EGU General Assembly 2021
© Author(s) 2021. This work is distributed under
the Creative Commons Attribution 4.0 License.

A mitigation study for air pollution management across Germany for NOX (NO + NO2) with the LOTOS-EUROS CTM – Part I: Comparing the labeling and brute force technique for source attribution.

Markus Thürkow1, Joscha Pültz1, and Martijn Schaap1,2
Markus Thürkow et al.
  • 1Institute for Meteorology, Freie Universität Berlin, Carl-Heinrich-Becker-Weg 6-10, 12165 Berlin, Germany
  • 2TNO, department Climate Air and Sustainability, Princetonlaan 6, 3584 CB Utrecht, the Netherlands

Air quality is a key aspect of present environmental discussions with nitrogen oxides (NOX = NO + NO2) has become a decisive element and impact factor for air quality planning. Millions of people are exposed by NO2, especially in urban areas near traffic sites, leading to increased mortality rates. As the annual limit value of 40 μg/m3, introduced by the European Ambient Air Quality Directive (EC, 2008), is currently exceeded by about 39 % (UBA, 2019), in Germany an estimated number of 13.100 premature deaths are caused by NO2 (EEA, 2018). The origin and formation processes of NOX are well documented in literature for long: NO mainly originates from incomplete combustion (Granier et al., 2011; Vestreng et al., 2009), with NO2 formed as a photochemical reaction product (Finlayson-Pitts and Pitts, 2000; Leighton, 1961). Therefore, to further improve the ambient air quality using cost-effective mitigation strategies, this requires for quantifying the contribution of the ambient air pollution by source sectors and regions of their origin (Belis et al., 2020).

Applying chemical transport models (CTMs) for source attribution (SA), one can distinguish between contributions and impacts. Methods to estimate contributions are known as labeling (Kranenburg et al., 2013) or tagging (Wang et al., 2009; Wagstrom et al., 2008) approaches and are based on conservation of mass. In contrast, sensitivity simulations, such as the top-down brute force (BF) technique, can be used to quantify the impact to different emission reductions (Clappier et al., 2017; Thunis et al., 2019).

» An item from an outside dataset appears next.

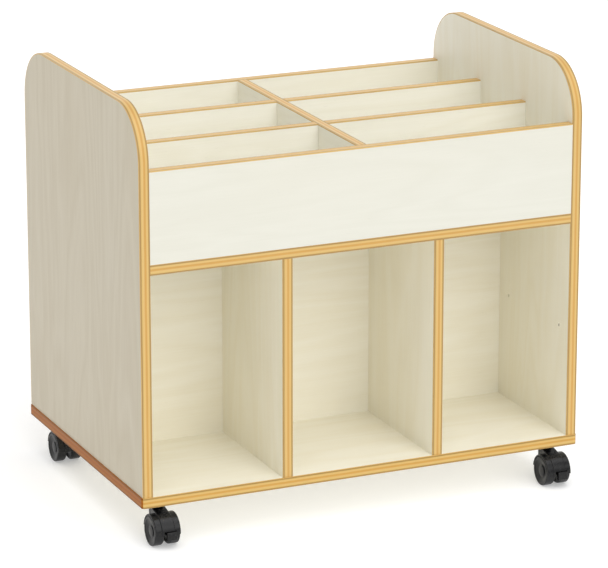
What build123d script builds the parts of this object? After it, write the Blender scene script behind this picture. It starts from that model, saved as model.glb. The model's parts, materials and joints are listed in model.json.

As the BF approach in theory is only designed for impact studies, the calculation of contributions can result in incorrect estimates which is dependent on the linearity of the considered component (Clappier et al., 2017; Thunis et al., 2019). Therefore, impact studies can only be employed under certain restrictions and their application range needs to be predefined first (Thunis et al., 2020).

Previous studies primarily focused on PM when comparing different approaches for SA. Therefore, we conducted a SA study by performing air pollution simulations using the LOTOS-EUROS CTM across Germany of January 1st to December 31st, 2018 for NOX. We enhanced the understanding of limitations to non-linear interaction terms and defined the potential application range for SA purposes using impact studies of NOX, by comparing the labeling approach implemented in the LOTOS-EUROS CTM to the BF technique.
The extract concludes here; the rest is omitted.